For years, American cities run by Democrat mayors and city councils have been beset by serious fiscal problems. Now, however, these “blue” cities are reaping a far more tragic harvest of the mismanagement they have sown – violence and death.
What transpired in Atlanta over the July 4th weekend was sadly predictable, except that is, to the city’s mayor.
At this critical juncture, Atlanta’s police department has a leadership vacuum, with the former chief having stepped down immediately following the death of civilian Rayshard Brooks at a local Wendy’s on June 12th. For the past month, armed thugs have been patrolling a number of streets in Atlanta and adjacent areas without fear of arrest.
Meanwhile, Mayor Keisha Lance Bottoms dithered and preened before the media, hoping to elevate herself in Biden’s not-so-discreet search for an African American female running mate. Last Saturday, on a day most Americans were celebrating our nation’s founding, eight-year-old Atlantan Secoriea Turner paid the price for living in a city void of leadership. The child was fatally shot while was riding in a car driven by her mother who was simply trying to go around a barricade erected unlawfully on a public street by armed thugs.

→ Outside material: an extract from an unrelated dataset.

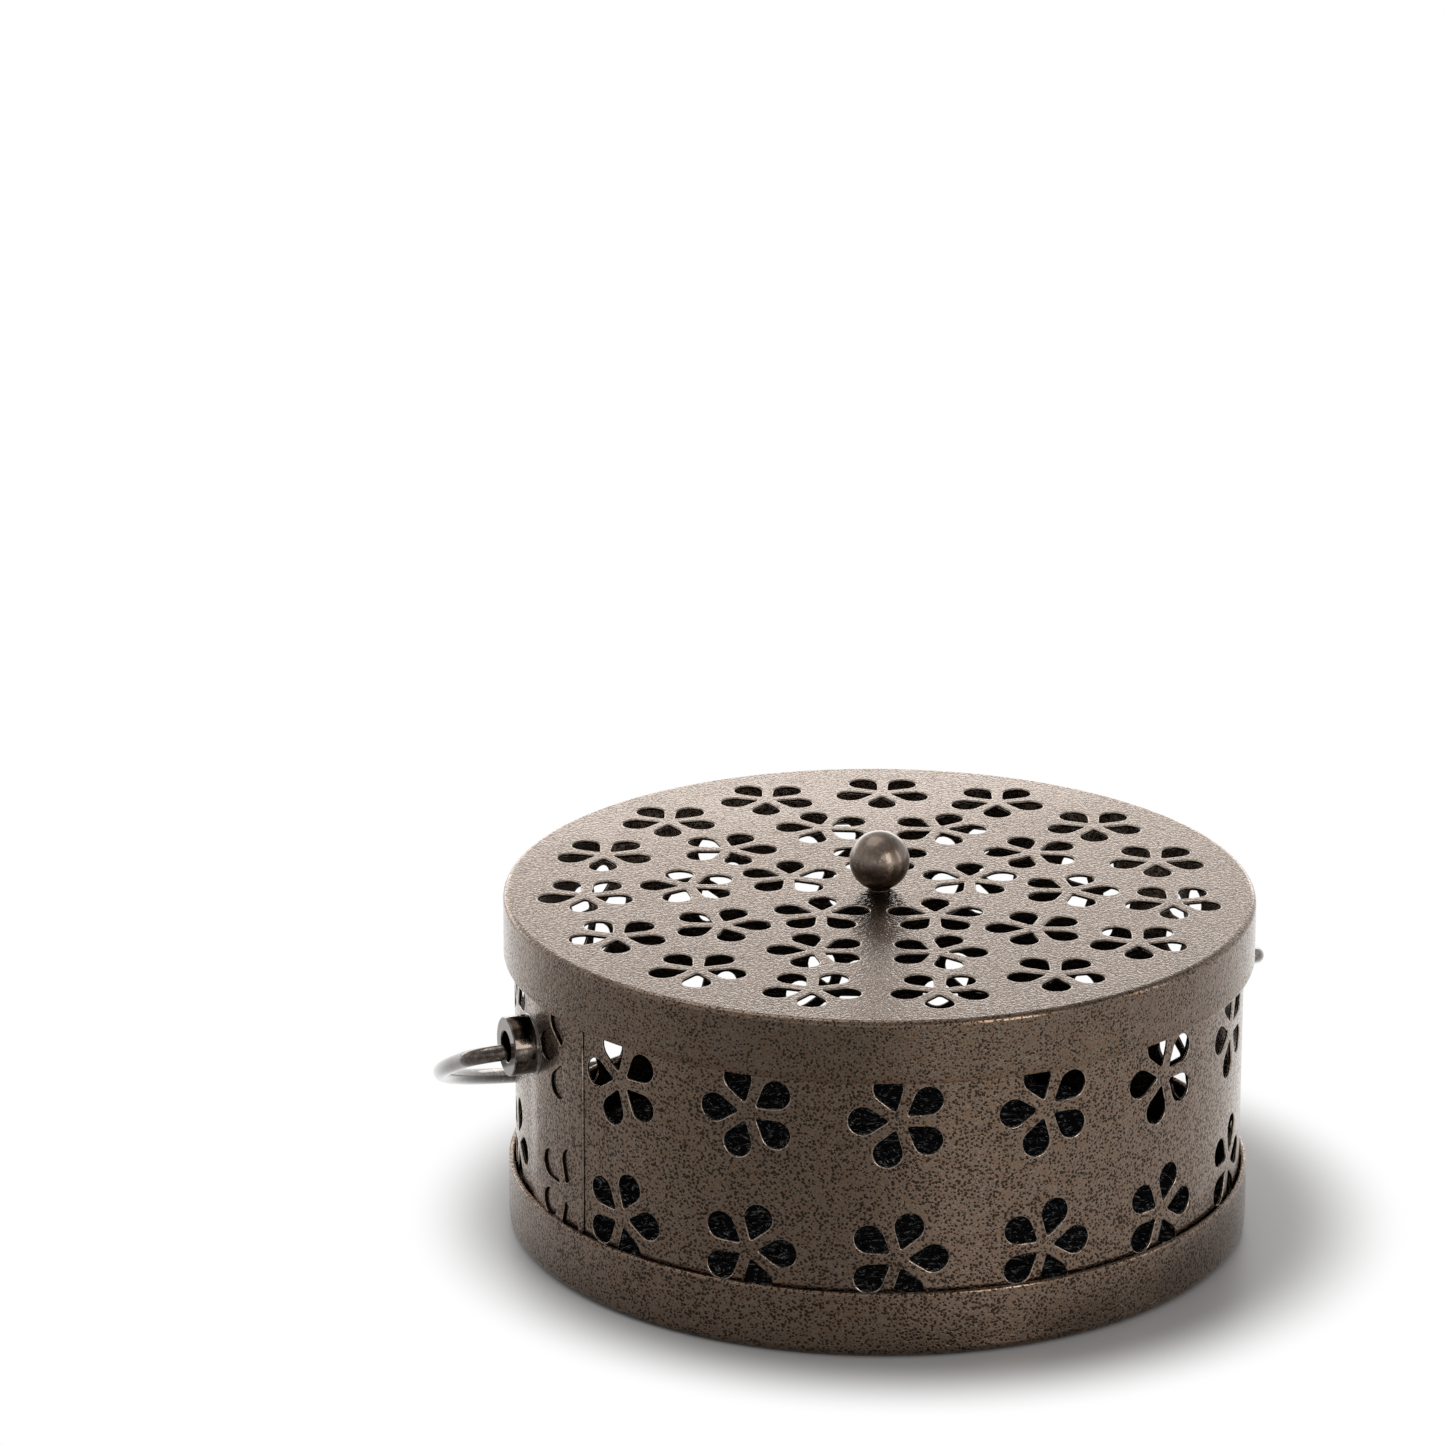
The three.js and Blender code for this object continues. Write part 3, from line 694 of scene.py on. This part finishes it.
class BURNER_OT_body_wall(bpy.types.Operator):
    """Strip pierced with two rows of flowers, rolled into a ring with lapped ends"""

    bl_idname = "burner.body_wall"
    bl_label = "Body wall"

    def execute(self, context):
        sizes = context.scene.burner_sizes
        radius, low, high = WALL_HIGH.y, WALL_LOW.z, WALL_HIGH.z
        lap, blend = sizes.lap / radius, sizes.lap_blend / radius
        width = radius * (TURN + lap)
        end_lift = 0.4  # Share of the lap's rise that its pressed end keeps

        def place(p):
            turn = p.x / radius
            climb = max(0.0, min(1.0, (turn - lap) / blend))
            pressed = max(0.0, min(1.0, p.x / sizes.lap_end))
            lift = LAP_RISE * (1 - climb * climb * (3 - 2 * climb))
            lift *= end_lift + (1 - end_lift) * math.sin(pressed * math.pi / 2)
            slope = -LAP_RISE * 6 * climb * (1 - climb) / blend
            heading = sizes.seam - turn
            out = Vector((math.cos(heading), math.sin(heading), 0))
            side = Vector((-math.sin(heading), math.cos(heading), 0))
            reach = radius + lift
            return out * reach + Vector((0, 0, p.y)), (out * reach + side * slope).normalized()

        holes = []
        for height, first_petal in ((sizes.lower_row, 0), (sizes.upper_row, math.pi)):
            for i in range(sizes.wall_flowers):
                heading = sizes.first_flower + i * sizes.wall_pitch / radius
                centre = Vector((((sizes.seam - heading) % TURN) * radius, height))
                holes += flower_loops(centre, first_petal, sizes, mirror=-1)
        room = sizes.edge * 4
        holes = [hole for hole in holes if all(room < p.x < width - room for p in hole(0))]
        grid = hex_grid(Vector((sizes.grid, low + sizes.grid / 2)), Vector((width, high)), sizes.grid)
        margin = sizes.grid / 3
        grid = [p for p in grid if p.x < width - margin and p.y < high - margin]
        # Closer points where the strip's outer end is pressed down
        rise, columns = sizes.grid / 2, 4
        heights = [low + rise * j for j in range(1, int((high - low) / rise))]
        for i in range(1, columns + 1):
            grid += [Vector((sizes.lap_end * i / columns, height)) for height in heights]
        inner = clear_of_petals(grid, holes, sizes.edge + sizes.roll + sizes.grid / 4)
        border = rectangle_loop(width, low, high, sizes.grid)
        piece = pierced_sheet("body_wall_fine", border, holes, inner, sizes.sheet, sizes.edge, place)
        dress(piece, "hammertone", "body", "hammertone", "body_wall")
        return {"FINISHED"}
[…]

Mayor Lance Bottoms publicly condemned the shooting, but pointedly refused to accept any responsibility for having created the circumstances that allowed the tragedy to occur in the first place. In failing to accept responsibility, Atlanta’s mayor was following in the footsteps of other mayors whose leadership lethargy has led to violence in the cities over which they exercise power, including Seattle, Minneapolis, New York, and elsewhere.
After-the-fact, self-serving recriminations by these mayors ring hollow in the face of clear evidence that it was their failure to act that created the very conditions precipitating the violence -- last weekend in Atlanta and late last month in Seattle’s so-called “CHOP” occupied zone.
Apparently, it comes as a surprise to these elected officials when criminals commit violent acts after the police step back and “give them room” to work their will. Unfortunately, it is not the mayors who pay the price, but innocent citizens, including defenseless children.
Compounding the problem, officials in these cities typically react in ways that make things worse. Atlanta is a perfect example of the tragedy that lies at the end of a chain of events started by failed leadership.
The violence that flared in Atlanta following the May 25th death of George Floyd in Minneapolis was met by city officials overreacting and punishing law enforcement. This misstep was exacerbated two weeks later when Atlanta’s top prosecutor overzealously rushed to prosecute a police officer, for what appears by all available evidence, to have been a justifiable shooting of a suspect who resisted arrest and wrested the officer’s taser, then firing it at the officer who returned fire with his sidearm.
The Wendy’s where the shooting occurred was promptly burned by an arsonist, and the site was allowed to be made into a makeshift shrine, barricaded and protected by armed thugs. It was near this sanctum that young Secoriea Turner was shot and killed on July 4th.
Neither Atlanta’s mayor nor others of these feckless municipal leaders seem to have learned anything from the history faced in recent years by their colleagues in cities from Charlottesville, Virginia to Berkeley, California.
The lessons revealed by these recent incidents are hardly of recent vintage. They are as old as civil society. Failure to stand up to the mob and backing away from violent thuggery never achieves peace and quiet.
It may be an ugly fact of life, but individual freedom sooner or later will be tested by those who would rob others of their liberty. Law enforcement – and more importantly, the willingness to use it – is an essential component of a free and ordered society. Elected officials who refuse to recognize this have no business wearing the mantel of leadership. Whether the citizens of Seattle, New York, Atlanta, and so many other cities led by such individuals will wake to this anomaly before there are more children murdered as a result, should be a key criterion facing voters this year and next.
Bob Barr represented Georgia’s 7 District in the U.S. House of Representatives from 1995 to 2003 and was the U.S. Attorney for the Northern District of Georgia from 1986 to 1990. He now serves as President of the Law Enforcement Education Foundation based in Atlanta, Georgia.